Staunton, November 29 – In a major and possibly fateful victory for Vladimir Putin and Russian nationalists of various stripes, Tatarstan’s State Council has voted to make instruction in Tatar entirely voluntary, exactly what the Kremlin wanted and a move that likely presages similar actions by other non-Russian republics – and possibly even their elimination altogether.
Now, only children of parents who explicitly ask for their children to receive Tatar instruction will it be given for two hours a week; and those children will also be required to study Russian whether their parents ask for that or not. As a result, there will be enormous downward pressure on Tatar instruction (graniru.org/Politics/Russia/Regions/m.265934.html).

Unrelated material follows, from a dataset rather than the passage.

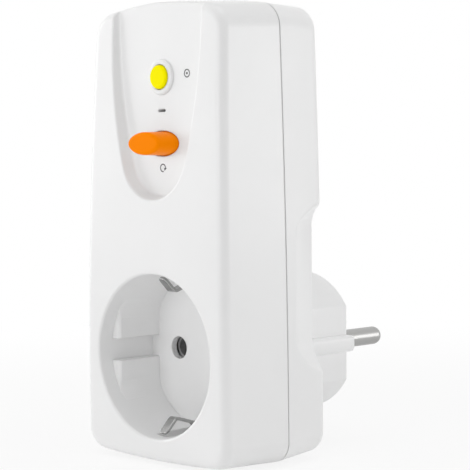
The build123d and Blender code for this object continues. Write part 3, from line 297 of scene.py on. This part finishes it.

Tatarstan’s leaders, having failed to secure Putin’s agreement to the power-sharing treaty that had governed relations between Kazan and Moscow since the 1990s, had made the defense of obligatory instruction in Tatar a last line of defense of their republic’s dignity and talked until the end about a compromise. But now they have bowed to Moscow on that as well.
The vote followed a report by the republic’s procurator, Ildus Nafikov, who found that only 24 of the 1412 educational institutions in the republic were providing the number of hours of Russian language instruction required by federal law. Tatar officials and even some Tatar activists tried to put the best face on this, but not everyone went along.
On her Facebook page – and Tatar activists have been reduced to that – nationalist writer and activist Fauziya Bayramova denounced this action as “a shame” and said it meant that the Tatar leaders had joined with Moscow to throw their nation “on the ash heap of history” (facebook.com/fauziya.bayramova/posts/1592968940790024).
As hyperbolic as her words may strike some, they may not capture the entire seriousness of what has just happened. Putin has been unwilling to make any compromises with Tatarstan or the other non-Russian republics, he is pushing hard for a new definition of the Russian nation, and he may now launch a new attack on the republics as such.
While that would infuriate the non-Russians, it would please many Russian nationalists and imperial centralists; and from Putin’s point of view, it would have another positive consequence: If the republics are dispensed with, that would require a rewriting of the Russian constitution, an action he could exploit for other purposes as well.
Consequently, what many who focus on Moscow rather than on the Russian Federation as a whole may be inclined to dismiss as a minor event could prove to be revolutionary in its consequences, leading to the end of anything resembling federalism in Russia and a harsh new period of Russianization and Russification as well.
Most non-Russians will not be happy about this, and at least some will try to resist. But now that Kazan, the capital of the most important non-Russian republic has twice bowed to Moscow this year, they have few hopes. What they will do in their despair very much remains to be seen.